With Branstad asking Iowans to put in 50 hours a year of volunteer service, Lambert said booster club members put in 50 hours in two weeks.

“We couldn’t run this well if we had to pay everyone,” Lambert said.

They have people selling tickets to sporting events, working in the press box, announcing games and staffing the food stand.

“We’re always looking for people,” Lambert alluded to. “You don’t have to be an expert to volunteer.”

Those who are part of the Jones County Safe and Healthy Youth Coalition are all volunteers, spanning just about every town in Jones County.

“We’re more active now than ever,” said Jennifer Husmann, project coordinator for the Coalition.

Ways to volunteer with the Coalition include mailings, fundraisers, working with youth advisory groups, assisting with Burma Shave signs around the county, taking photos at the various Coalition events, writing articles on the Coalition’s efforts, grant writing (which helps fund the Coalition), attending meetings and be a part of a subcommittee, help distribute posters and table tents to businesses in your community or just spread the word about all that the JCSHY Coalition is doing for Jones County.
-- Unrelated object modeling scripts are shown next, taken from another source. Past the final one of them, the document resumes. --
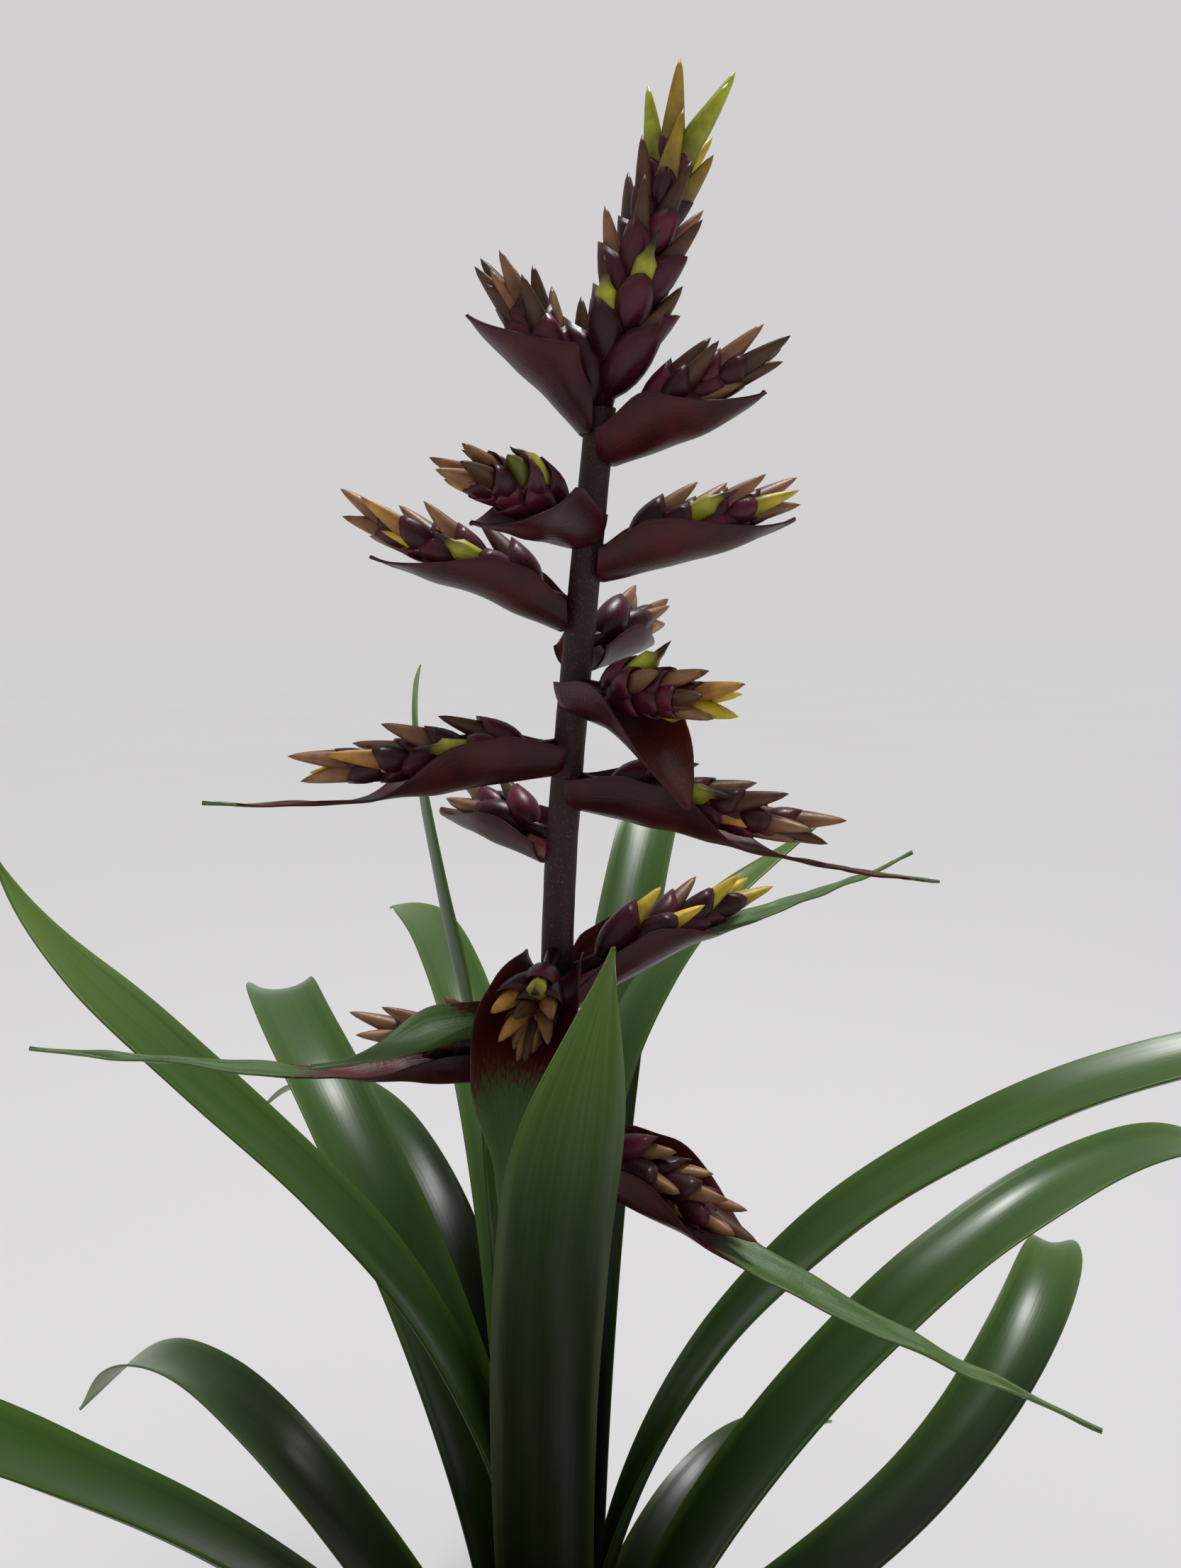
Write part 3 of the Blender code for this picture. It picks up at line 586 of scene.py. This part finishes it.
def cup_shape(bm, tint, to_place, length, width, red):
    """A cup along +Z with its longer side at +X, moved into place."""
    made = bmesh.ops.create_uvsphere(bm, u_segments=CUP_SIDES, v_segments=CUP_RINGS, radius=1.0)["verts"]
    for v in made:
        ring = round(math.acos(max(-1.0, min(1.0, -v.co.z))) / math.pi * CUP_RINGS)
        turn = math.atan2(v.co.y, v.co.x)
        out = math.cos(turn)
        a = min(1.0, ring / RIM_RING)
        r = math.sin(math.pi * 0.72 * a ** 0.8)
        along = a * (1.0 + 0.15 * out * a) + 0.10 * max(0.0, out) ** 3 * a ** 4
        if ring > RIM_RING:
            b = (ring - RIM_RING) / (CUP_RINGS - RIM_RING)
            r = 0.70 * math.sqrt(max(0.0, 1.0 - b * b))
            along -= 0.30 * b
        r *= 1.0 + 0.07 * max(0.0, out) ** 6
        # painted shade at the foot of the cup gives way towards the rim to the red, which is partly a painted
        # highlight
        shade = mix(CUP_SHADED, CUP_RED_AND_LIT, red * ease(a * 1.1))
        v[tint] = (*mix(shade, CUP_RIM, 0.5 * (ring == RIM_RING)), 1.0)
        v.co = Vector((r * math.cos(turn) * width * 0.96, r * math.sin(turn) * width * 1.06, along * length))
    bmesh.ops.transform(bm, matrix=to_place, verts=made)


def petal_shape(bm, tint, to_place, kind, start, length, width, bend, draw):
    """A pointed petal along +Z, or an open tube with a withered point."""
    reach, thick, low, high = PETALS[kind]
    made = bmesh.ops.create_uvsphere(bm, u_segments=PETAL_SIDES, v_segments=PETAL_RINGS,
                                     radius=1.0)["verts"]
    for v in made:
        h = round(math.acos(max(-1.0, min(1.0, -v.co.z))) / math.pi * PETAL_RINGS) / PETAL_RINGS
        turn = math.atan2(v.co.y, v.co.x)
        r = math.sqrt(min(1.0, h / 0.22)) * (1.0 - h) ** 0.64
        dry = 0.55 * ease((h - 0.84) / 0.16) * (kind in "bto")
        shade = mix(mix(low, high, ease(h * 1.5 - 0.2)), WITHERED, dry)
        side = bend * h * h
        if kind == "s":
            r = 0.76 if h < 0.68 else 0.36 * (1.0 - h) / 0.32 + 0.02
            r = min(r, math.sqrt(h / 0.12))
            r *= 1.0 + 0.25 * (h > 0.68) * math.sin(3.0 * turn + 9.0 * h)
            shade = mix(shade, WITHERED, ease((h - 0.66) / 0.08))
            side += 2.4 * ease((h - 0.68) / 0.32) * math.sin(bend * 9.0)
        r *= 1.0 + 0.13 * math.cos(3.0 * turn)
        v[tint] = (*[c * draw for c in shade], 1.0)
        v.co = Vector((r * math.cos(turn) * width * thick + side, r * math.sin(turn) * width * thick,
                       start + (length * reach - start) * h))
    bmesh.ops.transform(bm, matrix=to_place, verts=made)


# %% [markdown]
# ## Clusters
# The letters beside each cluster say how old its flowers are, from the lowest flower to the top one,
# so that fresh yellow ones and withered tubes sit where they grow. A seeded chance then varies
# every flower a little in length, bend and colour, so that no two are alike.

# %% Clusters
AGES = {
    "01": "bbbsbbsbtbbbtbbbbvuvygguvg", "02": "tbbtbbttbbtb", "03": "bttbbubbtbbb",
    "04": "sttstubttobtt", "05": "btstttbyttottt", "06": "ttbsttbttttytt", "07": "ttttttottt",
    "08": "suttstbuttybyo", "09": "btsbtttottoytt", "10": "bstbttttbt", "11": "bststtotbtttbt",
    "12": "ytsyytoyyoyy", "13": "stsottttbttob", "14": "tbtbttbtt", "15": "tbttbtsbttttb",
}
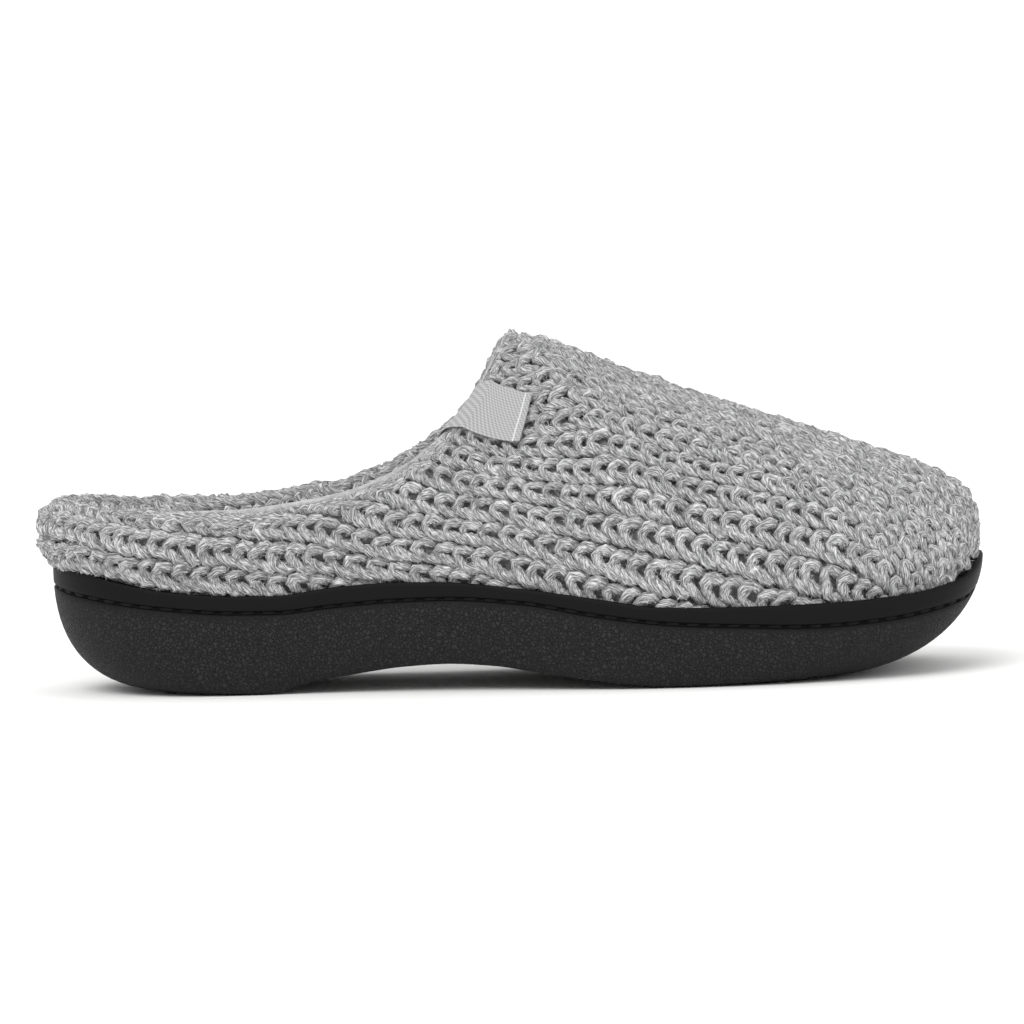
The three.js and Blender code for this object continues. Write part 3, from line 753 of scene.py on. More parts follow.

“We’re a community-based organization,” said Husmann, “so it takes the community to get involved and have a heart for the issues we are passionate about and the kids.”

With the Coalition focusing on substance abuse, alcohol and drugs, Husmann said they strive to keep Jones County safe for its youth.

“People want to feel they’re making a difference,” said Husmann. “Our volunteers are invaluable to us and allow us to accomplish so much more.”

No matter what your talent or skills may be, Husmann said there is always a place within the Coalition for a volunteer.

These are just a few of many, many ways one can lend a hand within this community. So, let’s help Iowa lead the way in volunteerism!